For growing businesses, PetRoute can help turn those improvements into a repeatable system. And for owners who want a better balance between profitability and a calm puppy-friendly experience, that structure can make a meaningful difference.
Frequently asked questions
How can I save on fuel costs without shrinking my mobile puppy grooming client base?
Focus on smarter scheduling before reducing your market reach. Cluster appointments by area, assign specific days to specific zones, and encourage recurring bookings in your strongest neighborhoods. You can still serve a broad audience, but not every area needs to be available every day.
Should I charge a travel fee for distant puppy grooming appointments?
Yes, in many cases. A travel fee is reasonable when an appointment falls outside your core service area or creates route inefficiency. Another option is to open distant areas only when multiple clients in the same zone are booked. This protects profit while keeping your services accessible.

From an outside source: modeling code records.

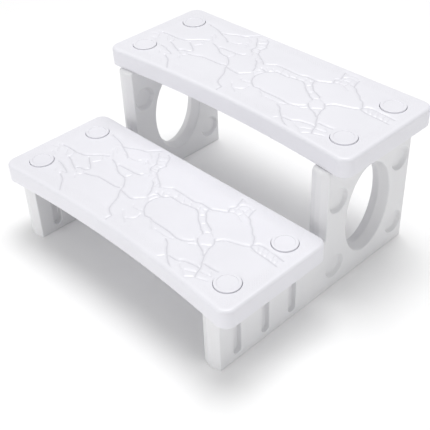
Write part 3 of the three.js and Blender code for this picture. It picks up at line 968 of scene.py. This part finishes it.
@dataclass
class SidePanel:
    """One hollow L-shaped panel: low under the lower tread and high under the upper one."""

    side: Side
    rest_gap: float = 0.3
    nose_flat: float = 14.0
    nose_depth: float = 7.0
    nose_round: float = 1.8
    nose_blend: float = 1.6
    top_round: float = 5.5
    foot_round: float = 2.5
    top_corner: float = 9.0
    foot_corner: float = 3.0
    inner_corner: float = 4.0
    step_y: float = 12.0
    fixing_reach: float = 87.0
    boss_radius: float = 18.0
    boss_height: float = 12.0
    boss_square: float = 19.0
    pilot_radius: float = 3.35
    pilot_depth: float = 22.0
    vent_radius: float = 4.0
    vent_depth: float = 6.0
    vent_square: float = 6.0
    oval_margins: tuple[float, float] = (75.0, 47.5)
    oval_ridge: float = 9.0
    oval_ridge_half: float = 1.5
    dimple_side: float = 43.0
    dimple_top: float = 88.0
    dimple_bottom: float = 61.5
    dimple_radii: tuple[float, float] = (31.5, 25.0)
    dimple_depth: float = 9.5
    slot_spacing: float = 87.0
    slot_width: float = 24.0
    slot_depth: float = 12.0
    slot_low: float = 17.0
    slot_headroom: float = 9.0

    @property
    def node(self) -> str:
        """The panel's CAD node."""
        return f"{self.side.value}_side_panel"

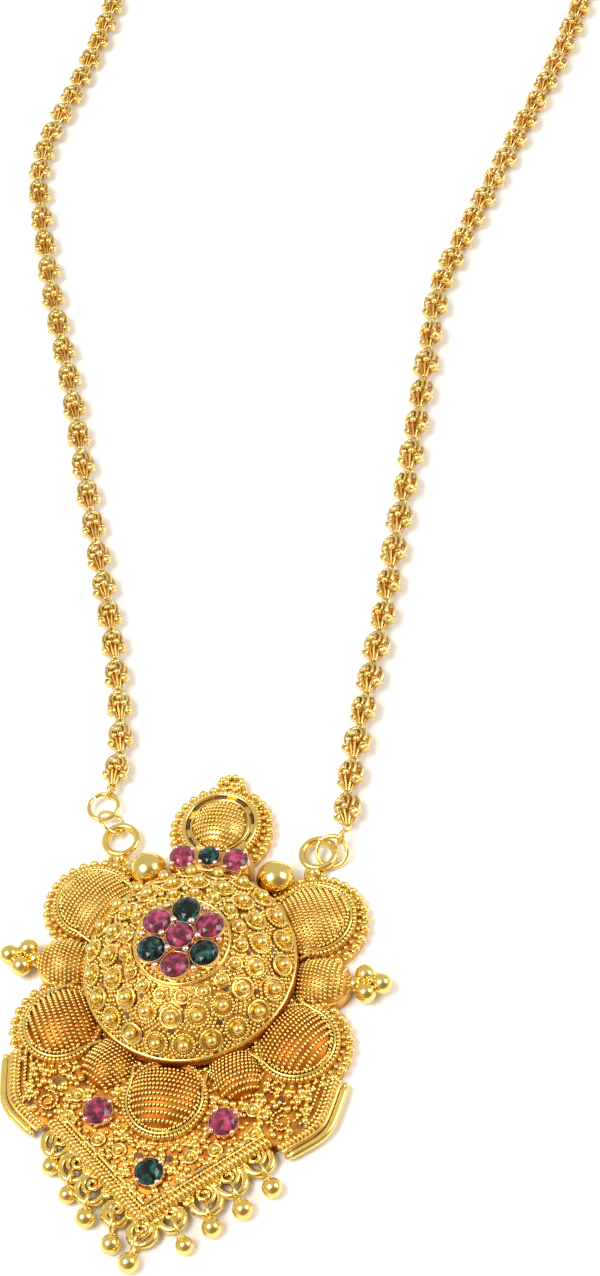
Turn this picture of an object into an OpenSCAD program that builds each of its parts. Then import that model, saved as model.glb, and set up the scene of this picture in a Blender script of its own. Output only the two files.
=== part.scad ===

What is the best scheduling strategy for mobile-puppy-grooming routes?
The best strategy is geographic clustering combined with realistic appointment windows. Puppies often need more patience and flexibility, so avoid routes that require long jumps between clients. Build each day around one area whenever possible.
Do automated reminders really help reduce fuel waste?
Yes. Missed appointments and unprepared clients waste both time and driving costs. Reminder systems reduce no-shows, improve client readiness, and help keep your route productive. This is especially valuable when your day includes several short puppy grooming services.
How often should I review my routes and service area?
Review them at least monthly, and more often if your business is growing quickly. Check which neighborhoods produce the most profitable appointments, where backtracking happens, and which clients or service types create low revenue per mile. Regular review helps you make better decisions before fuel costs eat into your margins.